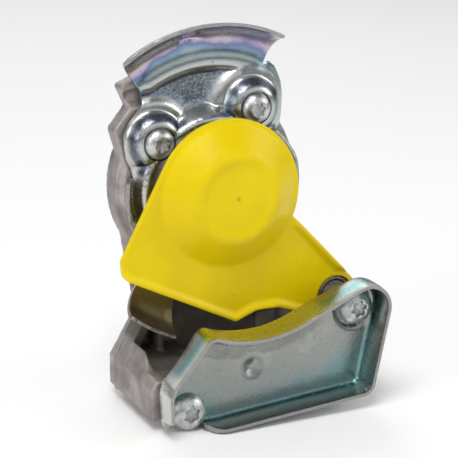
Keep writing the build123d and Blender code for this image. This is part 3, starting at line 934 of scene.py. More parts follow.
@dataclass
class GuidePlate:
    """Pressed plate with screw seats, a pocket, a curled channel at the top and a rim round the neck."""

    finish: bpy.types.Material
    thickness: float = 1.8
    rim_t: float = 1.15
    rim_w: float = 3.5
    web_y: float = 11.6
    seat_y: float = 7.1
    ears: tuple[Point, Point] = EARS
    ear_foot_r: float = 10.6
    ear_wall: float = 55.0
    ear_bends: Span = (2.2, 2.6)
    ear_bend_points: int = 9
    ear_round: float = 1.3
    ear_beyond: tuple[Point, Point] = ((0.5, 0.1), (79.4, 60.0))
    recess_y: float = 7.0
    recess_floor: Span = (3.05, 4.92)
    recess_rings: tuple[Circle, ...] = ((4.9, 52, 0.6), (5.02, 53, 0.6), (5.8, 60, 0.6))
    hole: Circle = (2.75, 30, 0.55)
    neck_hole: Circle = (19.2, 130, 0.95)
    channel: Span = (-36.5, 26.0)
    channel_root_r: float = 38.6
    channel_lead: float = 1.0
    lip_bends: tuple[Span, ...] = ((3.0, 20.0), (7.7, -98.0))
    lip_end_y: float = 5.5
    dish_r: float = 25.6
    dish_leads: Span = (0.6, 2.0)
    rims: tuple[Span, Span] = ((-113.0, -82.0), (58.0, 212.0))
    rim_bends: tuple[Span, ...] = ((2.2, -70.0),)
    rim_end_y: float = 6.6
    rim_lead: float = 0.6
    right_inset: float = 1.3
    right_angles: tuple[float, float, float] = (54.0, 212.1, 1.5)
    right_growth: Span = (50.0, 78.0)
    right_lead: float = 2.6
    right_top_z: float = 16.2
    right_side: tuple[Point, ...] = (
        (19.3, 36.9), (21.2, 35.4), (22.5, 33.0), (23.4, 30.5), (23.8, 26.5), (23.6, 20.5), (23.0, 16.5)
    )
    left_side: tuple[Point, ...] = (
        (-25.3, 4.6), (-26.4, 7.6), (-27.8, 10.5), (-28.4, 14.5), (-28.4, 18.2), (-27.0, 21.1), (-24.8, 23.9),
        (-22.4, 26.5), (-21.8, 29.2)
    )
    slack: float = 1.5
    tongue_span: Span = (-160.0, -138.5)
    tongue_flat_r: float = 34.0
    tongue_bends: tuple[Span, ...] = ((13.0, -78.0),)
    tongue_end_y: float = 1.2
    tongue_lead: float = 2.0
    tongue_slack: float = 1.0
    tongue_root: tuple[Point, ...] = ((-25.0, -10.5), (-22.0, -10.5), (-12.3, -22.0))
    pocket_left: Sweep = (11.6, -5.0, 57.0)
    pocket_right: Sweep = (10.9, -93.0, -13.0)
    pocket_top: Sweep = (36.8, 14.0, -32.0)
    pocket_corner: tuple[Point, Point] = ((-27.0, 30.2), (-27.0, 26.6))
    pocket_depth: float = 3.0
    pocket_wall: Span = (-0.7, 2.5)
    # Where the pocket's floor is dull and darkened with painted shade.
    pocket_dull_shade: Span = (-0.4, 0.8)
    pocket_dull_shade_y: Span = (11.3, 13.0)
    ridge_r: float = 21.4
    ridge_y: float = 7.2
    ridge_slope: float = 1.9
    ridge_round: float = 2.8
    ridge_left: tuple[float, Span, Span] = (1.7, (15.0, 20.0), (-12.0, -7.0))
    ridge_end: tuple[float, Span] = (60.0, (-20.0, -12.0))
    dent_at: Span = (47.4, -8.8)
    dent_half: Span = (4.2, 2.5)
    dent_depth: float = 1.0
    dent_sides: int = 28
    dent_shares: tuple[float, ...] = (1.0, 0.7, 0.35)
    # Where the slopes round the screw seats take painted shade.
    slope_shade_y: Window = (6.5, 7.3, 9.0, 10.2)
    slope_shade_r: Window = (5.6, 6.6, 11.0, 12.5)
    # Painted highlight on the crests round the screw seats.
    crest_highlight: float = 0.5
    crest_highlight_r: Window = (10.2, 11.2, 12.4, 13.6)
    crest_highlight_end: Span = (33.0, 35.0)
    edges: Rim = Rim(0.32, 0.3)
    tongue_edges: Rim = Rim(0.3, 0.7)
    sharp: float = 50.0
    step: float = 0.75

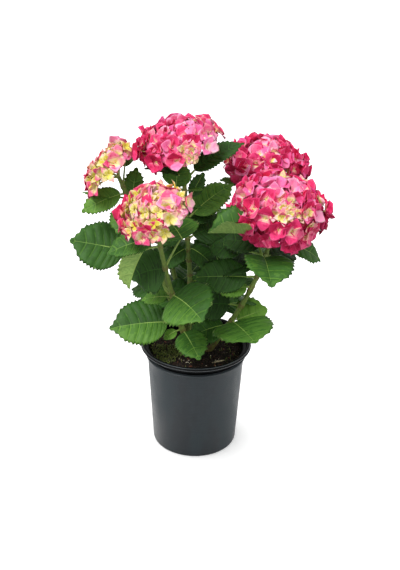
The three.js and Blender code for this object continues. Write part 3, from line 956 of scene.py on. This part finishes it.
def blade(skin, base, leaf, s, rng):
    """Adds one leaf blade: toothed, puckered between its side veins, with a raised midrib."""
    heading = math.radians(leaf.heading + leaf.turn)
    length, width = leaf.length * MM, leaf.width * MM
    rows = ROWS_PER_TOOTH * max(5, round(length / s.tooth_spacing))

    # Each row leaves the midrib at `leaves` and reaches the margin, further on, at `meets`.
    row = np.arange(rows + 1)
    meets = (row / rows) ** 1.3
    leaves = meets * (0.44 + 0.56 * meets)
    column = np.arange(-MARGIN, MARGIN + 1)
    step = np.abs(column)
    side = np.sign(column)

    # How far each point lies from the midrib: teeth shrink towards both ends of the blade.
    tooth = np.array([0, 0.5, 1, 0.35])[row % ROWS_PER_TOOTH][:, None]
    tooth_size = min(1.0, length / (60 * MM)) * np.sin(math.pi * meets) ** 0.35
    uneven = rng.uniform(0.75, 1.15, rows // ROWS_PER_TOOTH + 1)[row // ROWS_PER_TOOTH]
    teeth = s.tooth * (tooth_size * uneven)[:, None] * tooth
    half = (outline(meets) * width / 2)[:, None] * (1 + 0.03 * side * rng.normal())
    rib = np.minimum(s.rib * leaf.rib * (1 - 0.6 * leaves[:, None]), 0.3 * half)
    part = np.clip((step - 1) / (MARGIN - 1), 0, 1) ** 0.95
    across = np.where(step == 0, 0, rib + (half - rib) * part)
    across = across + np.where(step == MARGIN, teeth, 0)
    reach = np.where(half > 0, across / np.maximum(half, 1e-9), step / MARGIN)
    along = leaves[:, None] + (meets - leaves)[:, None] * np.minimum(reach, 1) ** 1.3
    along = along + np.where(step == MARGIN, tooth * 1.1 / rows, 0)
    along[-1] = 1

    # The blade's slope across: folded up at the midrib, falling and waving towards the margin.
    wave = s.wave * np.sin(2 * math.pi * (along * rng.uniform(1.6, 2.6) + rng.uniform()) + side)
    folded = np.radians(np.where(side > 0, leaf.right_fold, leaf.left_fold))
    slope = (folded + math.radians(leaf.fold) * (1 - 0.35 * reach)
             - math.radians(14) * reach ** 2 + wave * smooth(reach, 0.4, 1.1))
    out = np.zeros_like(across)
    lift = np.zeros_like(across)
    for way in (-1, 1):
        for here in range(MARGIN + way, MARGIN + way * (MARGIN + 1), way):
            before = here - way
            gap = across[:, here] - across[:, before]
            tilt = (slope[:, here] + slope[:, before]) / 2
            out[:, here] = out[:, before] + gap * np.cos(tilt)
            lift[:, here] = lift[:, before] + gap * np.sin(tilt)

    # The blade stands up between its side veins, most in the middle of each half.
    phase = (row % ROWS_PER_VEIN) / ROWS_PER_VEIN
    pillow = (np.sin(math.pi * phase) ** 0.8)[:, None] - 0.45
    spread = smooth(reach, 0.0, 0.3) * (1 - 0.7 * smooth(reach, 0.65, 1.0))
    cross = 0.8 + 0.2 * np.cos(2 * math.pi * (reach * 4 + row[:, None] / 5))
    scale = s.pucker * leaf.pucker * (length / (80 * MM)) ** 0.7
    lift += scale * pillow * spread * cross * np.sin(math.pi * meets)[:, None] ** 0.3
    lift += rng.normal(0, 0.09 * MM, lift.shape) * spread

    # The blade follows its spine, rolled about its own length.
    points, forward = spine(along, length, math.radians(leaf.rise), math.radians(leaf.droop), heading)
    sideways = np.array([math.sin(heading), -math.cos(heading), 0.0])
    normal = np.cross(sideways, forward)
    rolled = (math.radians(leaf.roll) + rng.normal(0, 0.05) * (along - 0.3))[..., None]
    lateral = np.cos(rolled) * sideways - np.sin(rolled) * normal
    normal = np.cos(rolled) * normal + np.sin(rolled) * sideways
    middle = base + points + (side * out)[..., None] * lateral + lift[..., None] * normal

    upper, lower, faces, where = blade_grid(rows, 2 * MARGIN)
    swell = 1 + 1.6 * (step < 2) * (1 - 0.7 * leaves[:, None])
    thick = s.thickness / 2 * swell * smooth(1 - reach, -0.02, 0.25)
    made = blade_points(upper, lower, middle, surface_normals(middle), thick)
    skin.add(made, faces, blade_tones(where, rows, reach, along, pillow, leaf, rng))


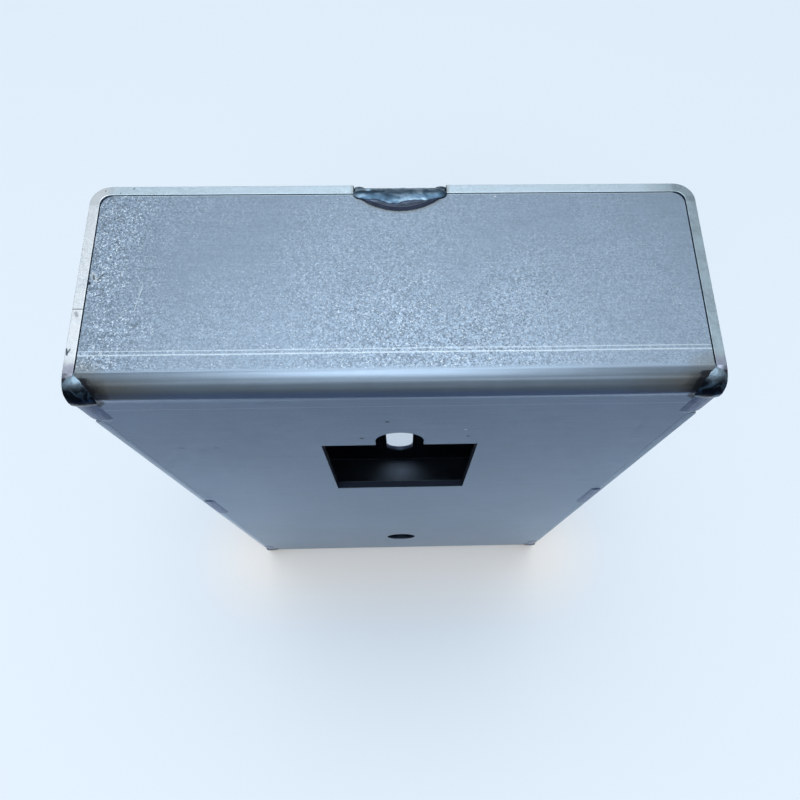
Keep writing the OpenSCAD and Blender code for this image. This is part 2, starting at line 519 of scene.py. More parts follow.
@dataclass(frozen=True)
class HeatTint:
    """The oxide colours that each weld has burnt into the sheets around it, and a painted shadow on the bend beside
    each corner weld.
    """

    form: BoxForm
    ball_radius: float = 3.94
    ball_in: float = 1.8
    ball_stretch: float = 1.6
    crown: float = 0.5
    root: float = 1.0
    end_shift: float = 0.9
    end_width: float = 18.4
    end_reach: float = 6.2
    # This dark colour draws both the real soot line round each weld and the painted shadow on the bends.
    soot_and_shadow: Colour = (0.022, 0.026, 0.036)
    violet: Colour = (0.24, 0.26, 0.37)
    olive: Colour = (0.200, 0.190, 0.150)
    waver_size: float = 1.4
    waver: float = 0.9
    end_face_gap: float = 0.35
    puddle_fall: float = 2.4
    puddle_waver: float = 0.6
    bend_glow: Span = (9.0, 0.5)
    bend_glow_share: float = 0.55
    halo: Span = (2.2, 0.5)
    halo_share: float = 0.38
    violet_band: Span = (1.6, 0.5)
    violet_share: float = 0.7
    bend_shadow: Span = (1.5, 0.2)
    bend_shadow_share: float = 0.75
    soot_line: Span = (0.5, 0.15)
    soot_share: float = 0.85

    def from_ball(self, nodes: NodeWriter, place: Value) -> bpy.types.NodeSocket:
        """Gives how far a place lies beyond the nearest corner weld, in millimetres.

        Args:
            nodes: The material's writer.
            place: The place in millimetres.

        Returns:
            The distance, which is negative under the weld.
        """
        form = self.form
        x, y, _ = nodes.parts(place)
        folded = nodes.point(
            nodes.math("DIVIDE", nodes.math("ABSOLUTE", x), self.ball_stretch), y, nodes.from_mid(place, form))
        centre = (
            (form.half_width - self.ball_in) / self.ball_stretch,
            form.front_y + self.ball_radius - self.crown,
            form.half_length - form.bend_out,
        )
        return nodes.math("SUBTRACT", nodes.vector("DISTANCE", folded, centre), self.ball_radius)

    def from_end(self, nodes: NodeWriter, place: Value) -> bpy.types.NodeSocket:
        """Gives how far a place lies beyond the D-shaped end weld, in millimetres.

        Args:
            nodes: The material's writer.
            place: The place in millimetres.

        Returns:
            The distance, which is negative under the weld.
        """
        form = self.form
        sag = self.end_reach - form.sheet_t
        plan_r = (self.end_width ** 2 / 4 + sag * sag) / (2 * sag)
        x, y, _ = nodes.parts(place)
        centre = (self.end_shift, form.back_y - self.end_reach + plan_r, 0.0)
        round_edge = nodes.math("SUBTRACT", nodes.vector("DISTANCE", nodes.point(x, y, 0.0), centre), plan_r)
        sideways = nodes.math("ABSOLUTE", nodes.math("SUBTRACT", x, self.end_shift))
        straight_edge = nodes.math("SUBTRACT", sideways, self.end_width / 2)
        below = nodes.math("SUBTRACT", form.half_length - self.root, nodes.from_mid(place, form))
        return nodes.math("MAXIMUM", nodes.math("MAXIMUM", round_edge, straight_edge), below)

    def burn(self, nodes: NodeWriter, place: Value, colour: Value) -> bpy.types.NodeSocket:
        """Lays the oxide colours over a steel colour.

        Args:
            nodes: The material's writer.
            place: The place in millimetres.
            colour: The colour of the clean steel.

        Returns:
            The tinted colour.
        """
        form = self.form
        wave = nodes.math("SUBTRACT", nodes.noise(place, self.waver_size, 3.0), 0.5)
        waver = nodes.math("MULTIPLY", wave, self.waver)
        on_end = nodes.math("GREATER_THAN", nodes.from_mid(place, form), form.half_length - 0.12)
        ball = nodes.math("ADD", self.from_ball(nodes, place), waver)
        ball = nodes.math("MULTIPLY_ADD", on_end, self.end_face_gap, ball)
        puddle_waver = nodes.math("MULTIPLY", waver, self.puddle_waver)
        end = nodes.math("MULTIPLY_ADD", self.from_end(nodes, place), self.puddle_fall, puddle_waver)
        away = nodes.math("MINIMUM", ball, end)
        x, y, _ = nodes.parts(place)
        bend_end = form.front_y + form.bend_out
        off_front = nodes.math("GREATER_THAN", y, form.front_y + 0.1)
        on_bend = nodes.math("MULTIPLY", nodes.ease(y, bend_end - 0.5, bend_end - 2.5), off_front)
        on_rim = nodes.math("GREATER_THAN", nodes.math("ABSOLUTE", x), form.cover_x - 0.1)
        everywhere = 1.0
        layers = (
            (ball, self.bend_glow, self.bend_glow_share, on_bend, self.olive),
            (away, self.halo, self.halo_share, off_front, self.olive),
            (ball, self.violet_band, self.violet_share, on_rim, self.violet),
            # Painted shadow: the bend right beside each corner weld is darkened with the soot colour.
            (ball, self.bend_shadow, self.bend_shadow_share, on_bend, self.soot_and_shadow),
            (away, self.soot_line, self.soot_share, everywhere, self.soot_and_shadow),
        )
        for distance, span, share, where, tint in layers:
            strength = nodes.math("MULTIPLY", nodes.ease(distance, *span), share)
            colour = nodes.blend(nodes.math("MULTIPLY", strength, where), colour, tint)
        return colour


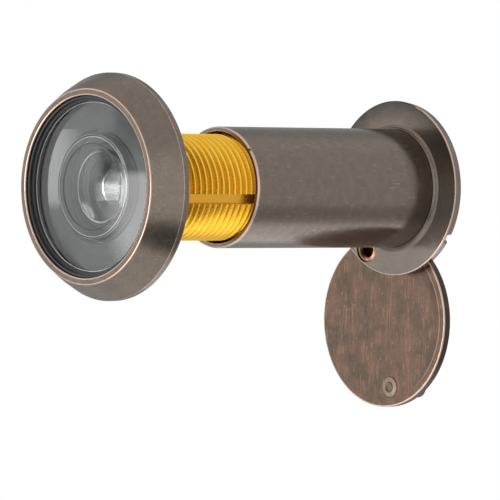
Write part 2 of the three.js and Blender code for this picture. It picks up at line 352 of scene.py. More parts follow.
def cover_material():
    """The cover's bronze: redder, brushed up and down, with dark streaks and a little verdigris."""
    look = Surface("brushed_bronze")
    brushed = look.scaled((1, 1, 0.08))
    streaks = look.noise(0.24, detail=5, rough=0.75, place=brushed)
    mottle = look.ramp(look.noise(3.2, detail=7, rough=0.75), 0.34, 0.66)
    colour = look.mix(mottle, (0.088, 0.066, 0.049), (0.144, 0.090, 0.065))
    rubbed = look.maths("MULTIPLY", look.ramp(streaks, 0.46, 0.66), look.ramp(look.noise(1.8), 0.42, 0.60))
    colour = look.mix(look.maths("MULTIPLY", rubbed, 0.5), colour, (0.33, 0.195, 0.135))
    dark = look.maths("MULTIPLY", look.ramp(streaks, 0.48, 0.32), look.ramp(look.noise(2.9), 0.45, 0.60))
    colour = look.mix(look.maths("MULTIPLY", dark, 0.7), colour, (0.05, 0.035, 0.028))
    flecks = look.ramp(look.noise(0.22, detail=3, place=look.scaled((1, 1, 0.4))), 0.64, 0.72, 0, 0.4)
    colour = look.mix(flecks, colour, (0.48, 0.29, 0.19))
    colour = look.mix(look.attribute("patina_and_shade"), colour, (0.030, 0.024, 0.022))
    colour = look.mix(look.attribute("verdigris"), colour, (0.10, 0.16, 0.075))
    wear_and_light = look.maths("MAXIMUM", look.attribute("wear_and_light"), look.attribute("rub"))
    colour = look.mix(look.ramp(wear_and_light, 0.2, 0.9), colour, COPPER)
    look.set(Base_Color=colour, Metallic=0.9)
    look.set(Roughness=look.ramp(streaks, 0.3, 0.7, 0.34, 0.5))
    look.bump(streaks, 0.006)
    return look.material


def copper_material():
    look = Surface("bare_copper")
    tarnish_and_shade = look.ramp(look.noise(0.6, detail=4), 0.35, 0.65)
    colour = look.mix(tarnish_and_shade, (0.55, 0.28, 0.17), (0.30, 0.15, 0.09))
    # Painted shade: dark in the rivet's bore and on its -X side.
    colour = look.mix(look.attribute("patina_and_shade"), colour, (0.02, 0.012, 0.008))
    look.set(Base_Color=colour, Metallic=1.0)
    look.set(Roughness=look.ramp(look.noise(0.3, detail=3), 0.3, 0.7, 0.2, 0.35))
    return look.material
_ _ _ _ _
THE PROBLEM -
Return only the part of the records above that opens with the line containing "The three.js and Blender code for this object" and closes with the line containing "along[-1] = 1", ends included.

ANSWER TO THE PROBLEM -
The three.js and Blender code for this object continues. Write part 3, from line 956 of scene.py on. This part finishes it.
def blade(skin, base, leaf, s, rng):
    """Adds one leaf blade: toothed, puckered between its side veins, with a raised midrib."""
    heading = math.radians(leaf.heading + leaf.turn)
    length, width = leaf.length * MM, leaf.width * MM
    rows = ROWS_PER_TOOTH * max(5, round(length / s.tooth_spacing))

    # Each row leaves the midrib at `leaves` and reaches the margin, further on, at `meets`.
    row = np.arange(rows + 1)
    meets = (row / rows) ** 1.3
    leaves = meets * (0.44 + 0.56 * meets)
    column = np.arange(-MARGIN, MARGIN + 1)
    step = np.abs(column)
    side = np.sign(column)

    # How far each point lies from the midrib: teeth shrink towards both ends of the blade.
    tooth = np.array([0, 0.5, 1, 0.35])[row % ROWS_PER_TOOTH][:, None]
    tooth_size = min(1.0, length / (60 * MM)) * np.sin(math.pi * meets) ** 0.35
    uneven = rng.uniform(0.75, 1.15, rows // ROWS_PER_TOOTH + 1)[row // ROWS_PER_TOOTH]
    teeth = s.tooth * (tooth_size * uneven)[:, None] * tooth
    half = (outline(meets) * width / 2)[:, None] * (1 + 0.03 * side * rng.normal())
    rib = np.minimum(s.rib * leaf.rib * (1 - 0.6 * leaves[:, None]), 0.3 * half)
    part = np.clip((step - 1) / (MARGIN - 1), 0, 1) ** 0.95
    across = np.where(step == 0, 0, rib + (half - rib) * part)
    across = across + np.where(step == MARGIN, teeth, 0)
    reach = np.where(half > 0, across / np.maximum(half, 1e-9), step / MARGIN)
    along = leaves[:, None] + (meets - leaves)[:, None] * np.minimum(reach, 1) ** 1.3
    along = along + np.where(step == MARGIN, tooth * 1.1 / rows, 0)
    along[-1] = 1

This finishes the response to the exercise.